>> Begin Given information

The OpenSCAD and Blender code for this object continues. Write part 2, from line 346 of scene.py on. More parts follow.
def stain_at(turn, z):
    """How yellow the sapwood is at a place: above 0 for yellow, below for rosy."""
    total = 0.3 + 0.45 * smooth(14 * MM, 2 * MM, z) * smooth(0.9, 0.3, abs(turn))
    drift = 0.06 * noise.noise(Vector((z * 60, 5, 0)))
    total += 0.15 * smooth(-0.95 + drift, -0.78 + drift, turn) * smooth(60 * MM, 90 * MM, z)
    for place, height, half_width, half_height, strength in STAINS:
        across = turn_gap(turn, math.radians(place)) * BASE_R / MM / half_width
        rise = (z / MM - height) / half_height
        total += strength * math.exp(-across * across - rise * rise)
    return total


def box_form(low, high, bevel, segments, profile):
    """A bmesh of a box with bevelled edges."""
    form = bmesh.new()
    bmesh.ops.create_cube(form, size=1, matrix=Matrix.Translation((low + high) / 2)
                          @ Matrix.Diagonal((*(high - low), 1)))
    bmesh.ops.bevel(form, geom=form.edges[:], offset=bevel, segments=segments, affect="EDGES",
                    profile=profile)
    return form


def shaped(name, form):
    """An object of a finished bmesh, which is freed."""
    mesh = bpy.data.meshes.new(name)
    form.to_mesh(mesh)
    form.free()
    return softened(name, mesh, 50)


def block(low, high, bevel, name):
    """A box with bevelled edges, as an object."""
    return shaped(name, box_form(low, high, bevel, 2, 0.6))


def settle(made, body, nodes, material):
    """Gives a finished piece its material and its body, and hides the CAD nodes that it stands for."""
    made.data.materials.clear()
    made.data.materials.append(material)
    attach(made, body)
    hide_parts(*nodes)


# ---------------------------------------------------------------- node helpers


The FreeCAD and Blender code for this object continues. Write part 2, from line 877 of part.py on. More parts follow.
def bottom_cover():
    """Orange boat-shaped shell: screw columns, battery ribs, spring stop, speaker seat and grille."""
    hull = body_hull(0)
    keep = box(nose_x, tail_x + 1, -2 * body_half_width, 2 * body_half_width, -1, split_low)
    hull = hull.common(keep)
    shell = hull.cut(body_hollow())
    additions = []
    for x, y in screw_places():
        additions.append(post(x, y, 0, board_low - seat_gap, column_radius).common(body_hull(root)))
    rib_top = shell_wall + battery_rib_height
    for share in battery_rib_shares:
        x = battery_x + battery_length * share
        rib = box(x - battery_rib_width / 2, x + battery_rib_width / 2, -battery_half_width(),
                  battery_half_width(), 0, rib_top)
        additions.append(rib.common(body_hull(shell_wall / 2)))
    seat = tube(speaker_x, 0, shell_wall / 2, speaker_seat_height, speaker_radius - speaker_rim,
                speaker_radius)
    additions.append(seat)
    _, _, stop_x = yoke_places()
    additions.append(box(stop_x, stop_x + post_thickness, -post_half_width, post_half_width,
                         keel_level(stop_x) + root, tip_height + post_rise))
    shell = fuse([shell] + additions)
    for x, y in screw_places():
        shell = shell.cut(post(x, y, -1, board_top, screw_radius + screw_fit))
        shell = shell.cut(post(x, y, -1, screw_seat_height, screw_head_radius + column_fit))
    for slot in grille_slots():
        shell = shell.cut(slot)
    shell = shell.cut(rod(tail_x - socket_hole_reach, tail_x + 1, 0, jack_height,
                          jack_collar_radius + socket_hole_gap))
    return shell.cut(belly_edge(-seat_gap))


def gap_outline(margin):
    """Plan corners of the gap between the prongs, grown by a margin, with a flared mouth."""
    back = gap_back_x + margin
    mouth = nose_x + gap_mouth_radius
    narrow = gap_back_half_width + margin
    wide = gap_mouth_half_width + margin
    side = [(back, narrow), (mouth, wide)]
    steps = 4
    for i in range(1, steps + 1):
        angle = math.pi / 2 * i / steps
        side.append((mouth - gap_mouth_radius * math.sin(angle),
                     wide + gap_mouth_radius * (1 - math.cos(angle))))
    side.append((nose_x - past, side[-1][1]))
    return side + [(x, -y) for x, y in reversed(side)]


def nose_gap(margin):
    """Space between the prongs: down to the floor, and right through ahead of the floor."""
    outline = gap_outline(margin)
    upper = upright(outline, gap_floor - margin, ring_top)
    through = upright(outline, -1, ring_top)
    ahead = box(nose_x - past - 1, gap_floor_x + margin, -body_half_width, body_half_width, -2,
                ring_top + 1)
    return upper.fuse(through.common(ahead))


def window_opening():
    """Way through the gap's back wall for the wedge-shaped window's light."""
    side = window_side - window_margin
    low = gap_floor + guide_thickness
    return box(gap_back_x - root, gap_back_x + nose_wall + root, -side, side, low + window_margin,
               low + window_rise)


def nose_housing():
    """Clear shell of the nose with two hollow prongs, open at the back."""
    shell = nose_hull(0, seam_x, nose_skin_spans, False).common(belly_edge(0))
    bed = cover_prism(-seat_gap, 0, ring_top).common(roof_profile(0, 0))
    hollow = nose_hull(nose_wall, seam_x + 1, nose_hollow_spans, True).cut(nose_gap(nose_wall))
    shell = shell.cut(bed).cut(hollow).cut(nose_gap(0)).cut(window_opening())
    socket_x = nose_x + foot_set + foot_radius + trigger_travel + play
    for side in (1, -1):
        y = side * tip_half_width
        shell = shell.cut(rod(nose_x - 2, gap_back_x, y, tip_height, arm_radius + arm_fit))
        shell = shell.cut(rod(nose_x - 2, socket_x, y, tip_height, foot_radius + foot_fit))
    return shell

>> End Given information

Please reproduce exactly the lines from the first one of the records above through the line containing "return total", both included, and nothing else.

The OpenSCAD and Blender code for this object continues. Write part 2, from line 346 of scene.py on. More parts follow.
def stain_at(turn, z):
    """How yellow the sapwood is at a place: above 0 for yellow, below for rosy."""
    total = 0.3 + 0.45 * smooth(14 * MM, 2 * MM, z) * smooth(0.9, 0.3, abs(turn))
    drift = 0.06 * noise.noise(Vector((z * 60, 5, 0)))
    total += 0.15 * smooth(-0.95 + drift, -0.78 + drift, turn) * smooth(60 * MM, 90 * MM, z)
    for place, height, half_width, half_height, strength in STAINS:
        across = turn_gap(turn, math.radians(place)) * BASE_R / MM / half_width
        rise = (z / MM - height) / half_height
        total += strength * math.exp(-across * across - rise * rise)
    return total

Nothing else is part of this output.